(Instructions for the task) Locate every line in the records below that holds the word "object" and return each one.

>> begin

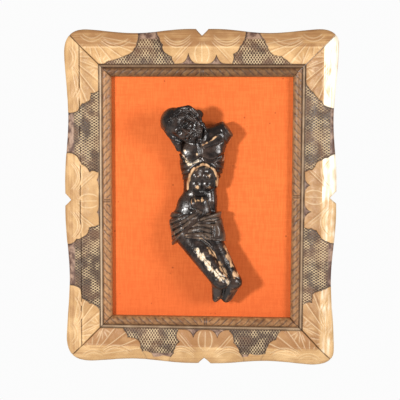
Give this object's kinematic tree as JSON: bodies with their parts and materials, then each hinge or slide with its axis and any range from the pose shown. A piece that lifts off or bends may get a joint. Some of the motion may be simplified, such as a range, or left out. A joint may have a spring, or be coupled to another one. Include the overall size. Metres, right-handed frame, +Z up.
{
  "type": "wooden christ sculpture",
  "caption": "Broken dark carved corpus without arms or lower legs, fixed to an orange cloth-covered board in a carved, part-gilt frame with a scalloped edge.",
  "frame": {"origin": "the middle of the top rail's flat back, in the plane of the wall", "axes": "+X to the viewer's right, +Y into the wall, +Z up"},
  "size_m": [0.3354, 0.061, 0.415],
  "materials": {
    "carved_wood": "near-black glossy patina, rubbed through to tan wood on the high places",
    "gilt_wood": "worn gold leaf on the carved leaves, brown cross-hatched ground between them",
    "orange_cloth": "matt woven cloth glued over a board"
  },
  "bodies": {
    "root": {"christ_figure": "carved_wood", "backing_panel": "orange_cloth", "frame_rail_top": "gilt_wood", "frame_rail_right": "gilt_wood", "frame_rail_bottom": "gilt_wood", "frame_rail_left": "gilt_wood"}
  },
  "joints": []
}
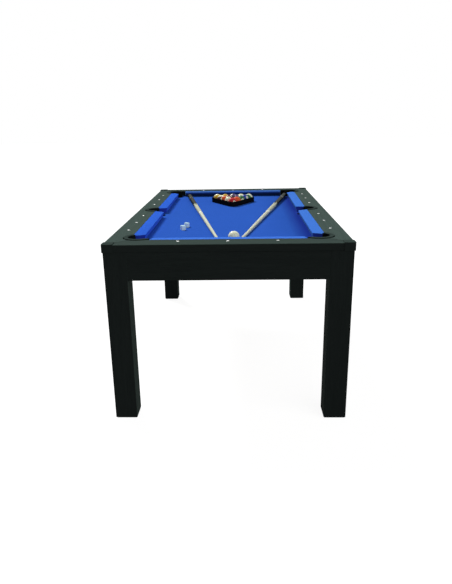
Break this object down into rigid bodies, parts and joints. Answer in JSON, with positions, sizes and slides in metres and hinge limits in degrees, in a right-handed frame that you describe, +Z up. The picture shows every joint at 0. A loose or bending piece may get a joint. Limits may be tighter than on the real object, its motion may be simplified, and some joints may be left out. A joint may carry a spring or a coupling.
{
  "type": "pool table",
  "caption": "Black dining-height pool table with square legs, blue cloth, six drop pockets, two cues, racked balls and chalk.",
  "frame": {"origin": "on the floor, centred under the table", "axes": "+X across the table to the right, +Y along the table away from the viewer, +Z up"},
  "size_m": [1.05, 1.83, 0.8281],
  "materials": {
    "black_laminate": "black wood-grain foil on fibreboard, satin",
    "sight_pearl": "pearl white",
    "blue_cloth": "napped blue billiard cloth",
    "cushion_rubber": "moulded rubber",
    "black_plastic": "moulded, satin",
    "bed_mdf": "raw fibreboard",
    "support_pine": "planed pine",
    "zinc_steel": "zinc plated",
    "foot_plastic": "moulded",
    "cue_maple": "lacquered maple",
    "cue_black": "black lacquer",
    "chalk_blue": "pressed chalk in a pale paper label",
    "ball_ivory": "polished",
    "ball_yellow": "polished",
    "ball_blue": "polished",
    "ball_red": "polished",
    "ball_purple": "polished",
    "ball_orange": "polished",
    "ball_green": "polished",
    "ball_maroon": "polished",
    "ball_black": "polished"
  },
  "bodies": {
    "table": {"apron_far": "black_laminate", "apron_left": "black_laminate", "apron_near": "black_laminate", "apron_right": "black_laminate", "bed_board": "bed_mdf", "bed_cloth": "blue_cloth", "bed_supports": "support_pine", "corner_caps": "black_plastic", "cushion_cloths": "blue_cloth", "cushion_far": "cushion_rubber", "cushion_left_far": "cushion_rubber", "cushion_left_near": "cushion_rubber", "cushion_near": "cushion_rubber", "cushion_right_far": "cushion_rubber", "cushion_right_near": "cushion_rubber", "foot_nuts": "zinc_steel", "frame_bolts": "zinc_steel", "leg_brackets": "zinc_steel", "leg_far_left": "black_laminate", "leg_far_right": "black_laminate", "leg_near_left": "black_laminate", "leg_near_right": "black_laminate", "pocket_far_left": "black_plastic", "pocket_far_right": "black_plastic", "pocket_near_left": "black_plastic", "pocket_near_right": "black_plastic", "pocket_side_left": "black_plastic", "pocket_side_right": "black_plastic", "rail_far": "black_laminate", "rail_left": "black_laminate", "rail_near": "black_laminate", "rail_right": "black_laminate", "rail_sights": "sight_pearl"},
    "foot_near_left": {"levelling_foot_near_left": "foot_plastic"},
    "foot_near_right": {"levelling_foot_near_right": "foot_plastic"},
    "foot_far_left": {"levelling_foot_far_left": "foot_plastic"},
    "foot_far_right": {"levelling_foot_far_right": "foot_plastic"},
    "triangle": {"ball_triangle": "black_plastic"},
    "cue_ball": {"cue_ball": "ball_ivory"},
    "ball_1": {"ball_1_yellow": "ball_yellow"},
    "ball_2": {"ball_2_blue": "ball_blue"},
    "ball_3": {"ball_3_red": "ball_red"},
    "ball_4": {"ball_4_purple": "ball_purple"},
    "ball_5": {"ball_5_orange": "ball_orange"},
    "ball_6": {"ball_6_green": "ball_green"},
    "ball_7": {"ball_7_maroon": "ball_maroon"},
    "ball_8": {"ball_8_black": "ball_black"},
    "ball_9": {"ball_9_yellow_stripe": "ball_yellow"},
    "ball_10": {"ball_10_blue_stripe": "ball_blue"},
    "ball_11": {"ball_11_red_stripe": "ball_red"},
    "ball_12": {"ball_12_purple_stripe": "ball_purple"},
    "ball_13": {"ball_13_orange_stripe": "ball_orange"},
    "ball_14": {"ball_14_green_stripe": "ball_green"},
    "ball_15": {"ball_15_maroon_stripe": "ball_maroon"},
    "cue_left": {"cue_shaft_left": "cue_maple", "cue_butt_left": "cue_black"},
    "cue_right": {"cue_shaft_right": "cue_maple", "cue_butt_right": "cue_black"},
    "chalk_near_cube": {"chalk_near": "chalk_blue"},
    "chalk_far_cube": {"chalk_far": "chalk_blue"}
  },
  "joints": [
    {"name": "foot_near_left_screw", "type": "slide", "parent": "table", "child": "foot_near_left", "axis": [0, 0, -1], "range_m": [0, 0.02]},
    {"name": "foot_near_right_screw", "type": "slide", "parent": "table", "child": "foot_near_right", "axis": [0, 0, -1], "range_m": [0, 0.02]},
    {"name": "foot_far_left_screw", "type": "slide", "parent": "table", "child": "foot_far_left", "axis": [0, 0, -1], "range_m": [0, 0.02]},
    {"name": "foot_far_right_screw", "type": "slide", "parent": "table", "child": "foot_far_right", "axis": [0, 0, -1], "range_m": [0, 0.02]},
    {"name": "triangle_lift", "type": "slide", "parent": "table", "child": "triangle", "axis": [0, 0, 1], "range_m": [0, 0.25]},
    {"name": "cue_ball_lift", "type": "slide", "parent": "table", "child": "cue_ball", "axis": [0, 0, 1], "range_m": [0, 0.25]},
    {"name": "ball_1_lift", "type": "slide", "parent": "table", "child": "ball_1", "axis": [0, 0, 1], "range_m": [0, 0.25]},
    {"name": "ball_2_lift", "type": "slide", "parent": "table", "child": "ball_2", "axis": [0, 0, 1], "range_m": [0, 0.25]},
    {"name": "ball_3_lift", "type": "slide", "parent": "table", "child": "ball_3", "axis": [0, 0, 1], "range_m": [0, 0.25]},
    {"name": "ball_4_lift", "type": "slide", "parent": "table", "child": "ball_4", "axis": [0, 0, 1], "range_m": [0, 0.25]},
    {"name": "ball_5_lift", "type": "slide", "parent": "table", "child": "ball_5", "axis": [0, 0, 1], "range_m": [0, 0.25]},
    {"name": "ball_6_lift", "type": "slide", "parent": "table", "child": "ball_6", "axis": [0, 0, 1], "range_m": [0, 0.25]},
    {"name": "ball_7_lift", "type": "slide", "parent": "table", "child": "ball_7", "axis": [0, 0, 1], "range_m": [0, 0.25]},
    {"name": "ball_8_lift", "type": "slide", "parent": "table", "child": "ball_8", "axis": [0, 0, 1], "range_m": [0, 0.25]},
    {"name": "ball_9_lift", "type": "slide", "parent": "table", "child": "ball_9", "axis": [0, 0, 1], "range_m": [0, 0.25]},
    {"name": "ball_10_lift", "type": "slide", "parent": "table", "child": "ball_10", "axis": [0, 0, 1], "range_m": [0, 0.25]},
    {"name": "ball_11_lift", "type": "slide", "parent": "table", "child": "ball_11", "axis": [0, 0, 1], "range_m": [0, 0.25]},
    {"name": "ball_12_lift", "type": "slide", "parent": "table", "child": "ball_12", "axis": [0, 0, 1], "range_m": [0, 0.25]},
    {"name": "ball_13_lift", "type": "slide", "parent": "table", "child": "ball_13", "axis": [0, 0, 1], "range_m": [0, 0.25]},
    {"name": "ball_14_lift", "type": "slide", "parent": "table", "child": "ball_14", "axis": [0, 0, 1], "range_m": [0, 0.25]},
    {"name": "ball_15_lift", "type": "slide", "parent": "table", "child": "ball_15", "axis": [0, 0, 1], "range_m": [0, 0.25]},
    {"name": "cue_left_lift", "type": "slide", "parent": "table", "child": "cue_left", "axis": [0, 0, 1], "range_m": [0, 0.3]},
    {"name": "cue_right_lift", "type": "slide", "parent": "table", "child": "cue_right", "axis": [0, 0, 1], "range_m": [0, 0.3]},
    {"name": "chalk_near_lift", "type": "slide", "parent": "table", "child": "chalk_near_cube", "axis": [0, 0, 1], "range_m": [0, 0.25]},
    {"name": "chalk_far_lift", "type": "slide", "parent": "table", "child": "chalk_far_cube", "axis": [0, 0, 1], "range_m": [0, 0.25]}
  ]
}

>> end

(Finished answer)
Give this object's kinematic tree as JSON: bodies with their parts and materials, then each hinge or slide with its axis and any range from the pose shown. A piece that lifts off or bends may get a joint. Some of the motion may be simplified, such as a range, or left out. A joint may have a spring, or be coupled to another one. Include the overall size. Metres, right-handed frame, +Z up.
Break this object down into rigid bodies, parts and joints. Answer in JSON, with positions, sizes and slides in metres and hinge limits in degrees, in a right-handed frame that you describe, +Z up. The picture shows every joint at 0. A loose or bending piece may get a joint. Limits may be tighter than on the real object, its motion may be simplified, and some joints may be left out. A joint may carry a spring or a coupling.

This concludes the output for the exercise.